Goal of the exercise: Set down the material exactly as given, please, from its first line through the line that includes "land_height = 2.0".

Recorded data:

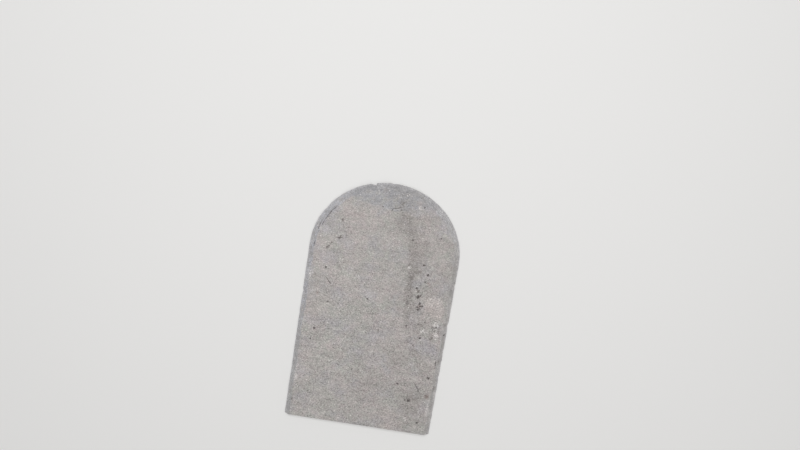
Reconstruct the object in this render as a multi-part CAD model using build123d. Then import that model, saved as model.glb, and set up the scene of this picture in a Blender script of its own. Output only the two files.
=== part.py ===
from build123d import *
import math
import os

# Round-tailed roofing slate: one piece of split stone, lying on its bed face. The head is sawn
# square. The two long sides and the half-round tail are dressed by knife, which breaks flakes off
# the upper arris and leaves a scalloped bevel above a thin upright land.
#
# Millimetres. The origin is the middle of the outline's box on the bed face, +Y runs from the head
# to the tail and +Z is up through the weather face.

# Split blank
length = 350.0
width = 200.0
thickness = 8.0

# Leaf that has come away over the tail: its inner edge is a flat arc that rises to both sides
leaf_depth = 0.3
leaf_width = 33.0
leaf_radius = 180.0

# Bevel: run is measured in from the outline, land is the upright edge that stays below it
bevel_run = 6.5
land_height = 2.0

# Large flakes: their spacing, the radius of their hollow and how deep it bites into the bevel
flake_pitch = 19.0
flake_radius = 34.0
flake_bite = 1.1
flake_bite_spread = 0.5
flake_drift = 0.3

# Small chips between the flakes, lower on the bevel, next to the land
chip_pitch = 11.0
chip_radius = 11.0
chip_bite = 0.7
chip_bite_spread = 0.35
chip_drop = 0.3

# Scoops on the tail's left shoulder, higher on the bevel, which widen it there
scoop_count = 5
scoop_pitch = 13.0
scoop_angle = 58.0
scoop_radius = 20.0
scoop_bite = 1.3
scoop_rise = 0.34

# V-shaped nick knocked right through the edge beside the top of the tail. It leans inwards.
nick_angle = 14.8
nick_long_side = 6.8
nick_short_side = 2.8
nick_depth = 2.6
nick_lean = 0.6

# Chips knocked out of the outline: place as a share of the dressed edge, opening and depth
knocked_chips = (
    (0.111, 8.0, 0.8),
    (0.206, 11.0, 1.5),
    (0.280, 7.0, 0.9),
    (0.497, 6.0, 0.7),
    (0.517, 6.0, 0.7),
    (0.802, 8.0, 0.9),
)

# Sawn head: arris broken on the weather face
head_arris = 0.6

tail_radius = width / 2
head_y = -length / 2
tail_y = length / 2
spring_y = tail_y - tail_radius
bevel_rise = thickness - land_height
golden = (math.sqrt(5) - 1) / 2

# Outline, counter-clockwise from the head's right corner
right_side = Line((width / 2, head_y), (width / 2, spring_y))
tail = ThreePointArc((width / 2, spring_y), (0, tail_y), (-width / 2, spring_y))
left_side = Line((-width / 2, spring_y), (-width / 2, head_y))
head = Line((-width / 2, head_y), (width / 2, head_y))
dressed_edge = Wire([right_side, tail, left_side])
outline = Wire([right_side, tail, left_side, head])


def spread(index, turn):
    """A fixed, evenly scattered value from -1 to 1."""
    return 2 * ((index * golden * turn + 0.37 * turn) % 1) - 1


def blank():
    """The split blank, flat and square-edged."""
    return extrude(Face(outline), amount=thickness, dir=(0, 0, 1))


def tail_leaf():
    """The disc that takes the leaf away between its flat arc and the tail's outline."""
    disc = Cylinder(leaf_radius, thickness, align=(Align.CENTER, Align.CENTER, Align.MIN))
    return Pos(0, tail_y - leaf_width + leaf_radius, thickness - leaf_depth) * disc


def rough_bevel(slate):
    """One even bevel on the upper arris of both sides and the tail."""
    weather_face = slate.faces().sort_by(Axis.Z)[-1]
    arrises = [edge for edge in weather_face.edges() if edge.center().Y > head_y + head_arris]
    return chamfer(arrises, length=bevel_run, length2=bevel_rise, reference=weather_face)


def outward_at(place):
    """The level direction square to the outline, away from the stone."""
    along = dressed_edge % place
    return Vector(along.Y, -along.X, 0)


def hollow(place, radius, bite, drop):
    """The ball that leaves one flake's hollow. Drop moves it down the slope from mid-bevel."""
    foot = dressed_edge @ place
    outward = outward_at(place)
    down_slope = (outward * bevel_run - Vector(0, 0, bevel_rise)).normalized()
    off_slope = (outward * bevel_rise + Vector(0, 0, bevel_run)).normalized()
    slope_length = math.hypot(bevel_run, bevel_rise)
    middle = foot - outward * (bevel_run / 2) + Vector(0, 0, land_height + bevel_rise / 2)
    centre = middle + down_slope * (slope_length * drop) + off_slope * (radius - bite)
    return Pos(centre) * Sphere(radius)


def flakes():
    """Large hollows that scallop the whole height of the bevel."""
    count = round(dressed_edge.length / flake_pitch)
    for index in range(count):
        place = (index + 0.5 + flake_drift * spread(index, 1)) / count
        bite = flake_bite + flake_bite_spread * spread(index, 2)
        yield hollow(place, flake_radius, bite, 0)


def chips():
    """Small hollows along the lower half of the bevel, some of which run out through the land."""
    count = round(dressed_edge.length / chip_pitch)
    for index in range(count):
        place = (index + 0.5 + flake_drift * spread(index, 3)) / count
        bite = chip_bite + chip_bite_spread * spread(index, 5)
        yield hollow(place, chip_radius, bite, chip_drop)


def tail_place(angle):
    """Share of the dressed edge at an angle left of the slate's axis, in degrees."""
    from_right = tail_radius * math.radians(90 + angle)
    return (right_side.length + from_right) / dressed_edge.length


def scoops():
    """Broad hollows that reach further in, over the tail's left shoulder."""
    first = tail_place(scoop_angle) - (scoop_count - 1) / 2 * scoop_pitch / dressed_edge.length
    for index in range(scoop_count):
        place = first + index * scoop_pitch / dressed_edge.length
        yield hollow(place, scoop_radius, scoop_bite, -scoop_rise)


def tail_nick():
    """A wedge with one long and one short side, set on the outline."""
    place = tail_place(nick_angle)
    outward = outward_at(place)
    left = dressed_edge % place
    tip = dressed_edge @ place - outward * nick_depth
    long_end = tip + (left * nick_long_side + outward * nick_depth) * 2
    short_end = tip + (outward * nick_depth - left * nick_short_side) * 2
    wedge = Face(Wire([Line(tip, short_end), Line(short_end, long_end), Line(long_end, tip)]))
    up = Vector(0, 0, thickness) - outward * nick_lean
    return extrude(wedge, amount=up.length, dir=up)


def knocked():
    """Shell-shaped chips out of the outline."""
    for place, opening, depth in knocked_chips:
        radius = (opening**2 / 4 + depth**2) / (2 * depth)
        centre = dressed_edge @ place + outward_at(place) * (radius - depth)
        yield Pos(centre + Vector(0, 0, land_height)) * Sphere(radius)


def broken_arris(slate):
    """A small chamfer along the head on the weather face."""
    weather_face = slate.faces().filter_by(Plane.XY).sort_by(Axis.Z)[-1]
    return chamfer(weather_face.edges().sort_by(Axis.Y)[0], length=head_arris)


def dressed(slate):
    slate = broken_arris(rough_bevel(slate)) - tail_leaf()
    for cut in flakes():
        slate -= cut
    for cut in chips():
        slate -= cut
    for cut in scoops():
        slate -= cut
    for cut in knocked():
        slate -= cut
    return slate - tail_nick()


slate = dressed(blank())

os.makedirs("parts", exist_ok=True)
export_step(slate, "parts/slate.step")
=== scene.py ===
import bmesh
import bpy
import math
from mathutils import Matrix, Vector, noise


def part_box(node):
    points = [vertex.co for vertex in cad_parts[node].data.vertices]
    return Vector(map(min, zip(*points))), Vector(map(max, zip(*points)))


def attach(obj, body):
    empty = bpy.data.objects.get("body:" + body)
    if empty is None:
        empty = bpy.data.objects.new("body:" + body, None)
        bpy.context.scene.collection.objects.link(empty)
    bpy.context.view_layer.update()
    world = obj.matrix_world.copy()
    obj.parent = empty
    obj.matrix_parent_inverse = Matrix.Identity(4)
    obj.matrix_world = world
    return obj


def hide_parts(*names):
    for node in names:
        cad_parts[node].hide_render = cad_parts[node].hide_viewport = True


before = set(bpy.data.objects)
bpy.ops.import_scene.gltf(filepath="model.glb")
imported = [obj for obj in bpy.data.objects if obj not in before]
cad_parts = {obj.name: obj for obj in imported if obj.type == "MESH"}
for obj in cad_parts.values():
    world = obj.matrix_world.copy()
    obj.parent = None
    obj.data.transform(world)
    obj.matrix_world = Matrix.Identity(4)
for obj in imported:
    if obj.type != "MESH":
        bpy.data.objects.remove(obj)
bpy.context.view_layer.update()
print("frame loaded")

# The slate is worked out in millimetres and brought to metres at the end
mm = 0.001
slateLow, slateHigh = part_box("slate")
halfWidth = slateHigh.x / mm
headY = slateLow.y / mm
tailY = slateHigh.y / mm
thickness = slateHigh.z / mm
springY = tailY - halfWidth  # where the straight sides meet the half-round tail
sideLength = springY - headY
dressedLength = 2 * sideLength + math.pi * halfWidth
leftSide = dressedLength - sideLength  # where the left side begins, along the dressed edge
golden = (math.sqrt(5) - 1) / 2
tiny = 1e-4

slate = {
    "columnStep": 0.8,  # mm between the mesh's columns along the dressed edge
    "bevelStep": 0.4,  # mm between its rows across the bevel
    "bevelZone": 10.0,
    "edgeStep": 1.0,
    "edgeZone": 14.0,  # mm from the outline to the plain grid of the faces
    "faceStep": 1.5,
    "bedStep": 3.0,
    "headStep": 1.4,
    "gridGap": 0.7,  # share of a step that is left between a grid and its rim
    "bedRows": (0.5, 1.5, 3.0, 5.0, 8.0, 11.0, 14.0),
    "wallRows": 3,
    "sharpAngle": 40.0,
    "land": 2.0,  # upright edge left under the bevel
    "leastLand": 0.7,
    "run": 6.5,  # how far the bevel reaches in
    "runSway": 0.7,
    "leftTrim": 0.9,  # how much less it reaches in along the left side
    "leftFrom": 55.0,  # mm along that side where the trim sets in
    "leftTo": 135.0,
    "shoulderRun": 1.8,  # extra on the tail's left shoulder
    "shoulderPlace": 505.0,  # mm along the dressed edge
    "shoulderWidth": 42.0,
    # Scars of flakes and chips: the two turns scatter their places and their bites
    "flake": {"pitch": 19.0, "radius": 34.0, "bite": 1.1, "spread": 0.5, "drop": 0.0, "turns": (1, 2)},
    "chip": {"pitch": 11.0, "radius": 11.0, "bite": 0.7, "spread": 0.35, "drop": 0.3, "turns": (3, 5)},
    "scarShift": 0.3,  # share of the pitch that a scar may stand off its place
    "scarReach": 15.0,  # mm of edge that a scar may take up to either side
    "scarStretch": 12.0,  # mm of edge that the scars are filed by
    "layer": 0.85,  # thickness of the leaves that the bevel lays open
    "layerShare": 0.75,
    "ragged": 0.5,
    "jagged": 0.22,
    "bevelCoarse": 0.2,
    "bevelFine": 0.13,
    "arris": 0.3,
    "wear": 0.3,
    "wearZone": 8.0,
    "notches": (  # mm along the edge, depth, and how far they reach before and after
        (433.0, 3.0, 1.6, 7.0),
        (221.0, 0.9, 3.0, 3.5),
        (163.0, 1.1, 5.0, 6.0),
        (409.0, 0.7, 2.5, 3.0),
        (396.0, 0.6, 3.0, 2.0),
        (508.0, 0.8, 5.0, 4.0),
        (632.0, 0.9, 3.0, 4.0),
        (86.0, 0.8, 4.0, 3.0),
    ),
    "faceDepth": 0.16,  # mm that the riven face lies in from the plate's own
    "faceSwell": 0.11,
    "faceRipple": 0.035,
    "bedDepth": 0.1,
    "bedSwell": 0.12,
    "bedChip": 0.4,
    "leafDepth": 0.3,  # the thin leaf that has come away along the tail
    "leafIn": 33.0,  # mm from the tail to the leaf's edge on the middle line
    "leafBow": 360.0,  # the larger, the flatter the edge's arc
    "leafWander": 4.0,
    "leafJag": 1.4,
    "leafSoft": 4.5,
    "crispBy": 3.9,  # how much less soft that edge is beside the middle
    "crispPlace": 6.0,
    "crispWidth": 10.0,
    "headZone": 2.5,  # mm within which the head's sawn arris is lightly broken
    "headChip": 0.35,
    "headSwing": 0.5,
    "headJag": 0.25,
    "headLeast": 0.12,
}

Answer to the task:
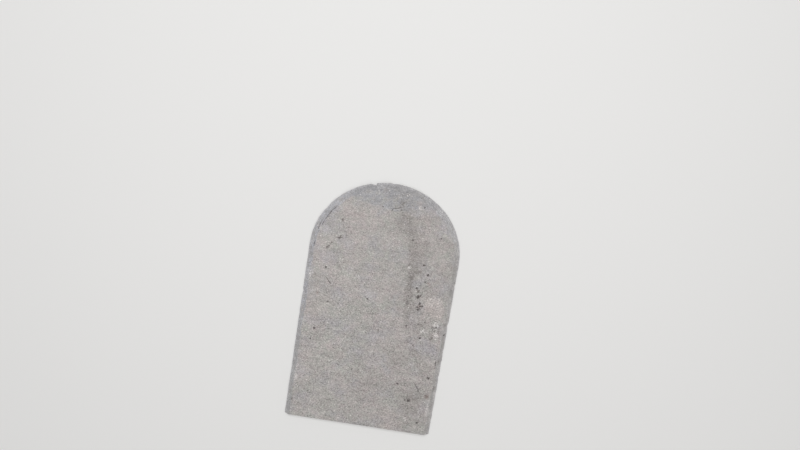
Reconstruct the object in this render as a multi-part CAD model using build123d. Then import that model, saved as model.glb, and set up the scene of this picture in a Blender script of its own. Output only the two files.
=== part.py ===
from build123d import *
import math
import os

# Round-tailed roofing slate: one piece of split stone, lying on its bed face. The head is sawn
# square. The two long sides and the half-round tail are dressed by knife, which breaks flakes off
# the upper arris and leaves a scalloped bevel above a thin upright land.
#
# Millimetres. The origin is the middle of the outline's box on the bed face, +Y runs from the head
# to the tail and +Z is up through the weather face.

# Split blank
length = 350.0
width = 200.0
thickness = 8.0

# Leaf that has come away over the tail: its inner edge is a flat arc that rises to both sides
leaf_depth = 0.3
leaf_width = 33.0
leaf_radius = 180.0

# Bevel: run is measured in from the outline, land is the upright edge that stays below it
bevel_run = 6.5
land_height = 2.0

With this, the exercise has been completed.